[DATA SECTION]:
::::

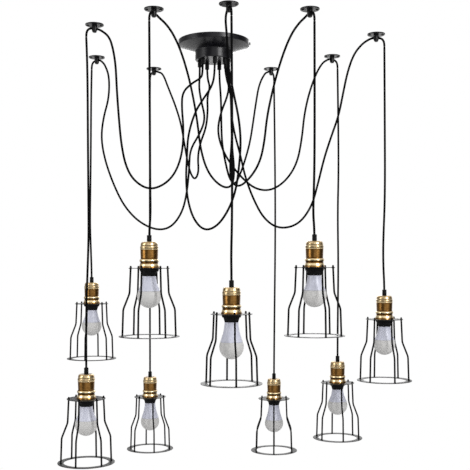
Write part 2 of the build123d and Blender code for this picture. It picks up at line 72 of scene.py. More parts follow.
# %% Camera
PICTURE = 470                  # pixels along each side
FOCAL = 850                    # pixels
HORIZON = 270                  # pixels from the top
SENSOR = 36                    # millimetres
CAMERA_SPOT = (0.0614, -2.474, -0.665)
camera_data = bpy.data.cameras.new("camera")
camera_data.sensor_width = SENSOR
camera_data.lens = SENSOR * FOCAL / PICTURE
camera_data.shift_y = (HORIZON - PICTURE / 2) / PICTURE
camera_data.clip_end = 60
camera = bpy.data.objects.new("camera", camera_data)
camera.location = CAMERA_SPOT
camera.rotation_euler = (math.pi / 2, 0, 0)
bpy.context.scene.collection.objects.link(camera)
bpy.context.scene.camera = camera

# %% [markdown]
# Finishes are node graphs. Small helpers keep them short: they turn a written sRGB colour into the linear
# values that the renderer works in, start a material, add a node with its settings and links, and send a
# colour or a relief to the shader. Most finishes here are one noise in two close colours, and the last
# helper makes those.

# %% Helpers for finishes


def linear(code):
    """Linear red, green, blue and alpha from a six-digit sRGB colour."""
    values = [int(code[i:i + 2], 16) / 255 for i in (0, 2, 4)]
    return (*[v / 12.92 if v <= 0.04045 else ((v + 0.055) / 1.055) ** 2.4 for v in values], 1)


def new_finish(name, **settings):
    """A material whose surface shader has these settings, named as the shader's sockets are."""
    material = bpy.data.materials.new(name)
    material.use_nodes = True
    shader = material.node_tree.nodes["Principled BSDF"]
    for socket, value in settings.items():
        shader.inputs[socket.replace("_", " ")].default_value = value
    return material


def add(material, kind, feeds=None, into=None, **settings):
    """Add a node; feeds gives its inputs by name or number, and into the socket that its output goes to."""
    tree = material.node_tree
    node = tree.nodes.new("ShaderNode" + kind)
    for name, value in settings.items():
        setattr(node, name, value)
    for name, value in (feeds or {}).items():
        if isinstance(value, bpy.types.NodeSocket):
            tree.links.new(value, node.inputs[name])
        else:
            node.inputs[name].default_value = value
    if into:
        tree.links.new(node.outputs[0], tree.nodes["Principled BSDF"].inputs[into])
    return node.outputs[0] if kind != "TexCoord" else node.outputs["Object"]


def colour_bands(material, value, *stops):
    """A colour ramp from (place, colour) stops, sent to the shader's base colour."""
    node = material.node_tree.nodes.new("ShaderNodeValToRGB")
    material.node_tree.links.new(value, node.inputs[0])
    for index, (place, code) in enumerate(stops):
        if index < 2:
            stop = node.color_ramp.elements[index]
            stop.position = place
        else:
            stop = node.color_ramp.elements.new(place)
        stop.color = linear(code)
    shader = material.node_tree.nodes["Principled BSDF"]
    material.node_tree.links.new(node.outputs[0], shader.inputs["Base Color"])


def relief(material, height, depth_mm, strength):
    """Bump of a real depth in millimetres, sent to the shader's normal."""
    return add(material, "Bump", {"Height": height, "Distance": depth_mm * MM, "Strength": strength},
               into="Normal")


def mottled(name, patch_mm, detail, stops, depth_mm, strength=0.3, **settings):
    """A finish whose colours and slight relief both follow one noise, in patches of a real size."""
    material = new_finish(name, **settings)
    noise = add(material, "TexNoise", {"Vector": add(material, "TexCoord"),
                                       "Scale": 1 / (patch_mm * MM), "Detail": detail})
    colour_bands(material, noise, *stops)
    relief(material, noise, depth_mm, strength)
    return material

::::

Return exactly, please, the lines of the material from the first one down to and including the line where "# %% Helpers for finishes" appears.

[OUTPUT OF THE TASK]:
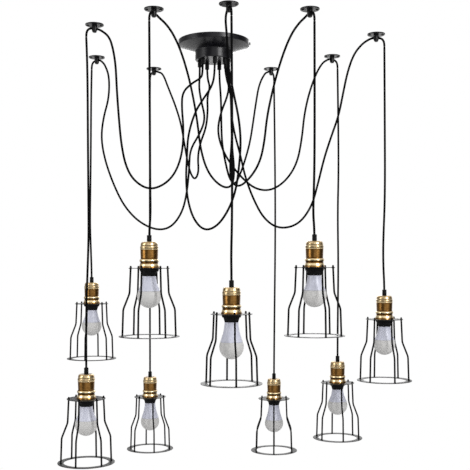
Write part 2 of the build123d and Blender code for this picture. It picks up at line 72 of scene.py. More parts follow.
# %% Camera
PICTURE = 470                  # pixels along each side
FOCAL = 850                    # pixels
HORIZON = 270                  # pixels from the top
SENSOR = 36                    # millimetres
CAMERA_SPOT = (0.0614, -2.474, -0.665)
camera_data = bpy.data.cameras.new("camera")
camera_data.sensor_width = SENSOR
camera_data.lens = SENSOR * FOCAL / PICTURE
camera_data.shift_y = (HORIZON - PICTURE / 2) / PICTURE
camera_data.clip_end = 60
camera = bpy.data.objects.new("camera", camera_data)
camera.location = CAMERA_SPOT
camera.rotation_euler = (math.pi / 2, 0, 0)
bpy.context.scene.collection.objects.link(camera)
bpy.context.scene.camera = camera

# %% [markdown]
# Finishes are node graphs. Small helpers keep them short: they turn a written sRGB colour into the linear
# values that the renderer works in, start a material, add a node with its settings and links, and send a
# colour or a relief to the shader. Most finishes here are one noise in two close colours, and the last
# helper makes those.

# %% Helpers for finishes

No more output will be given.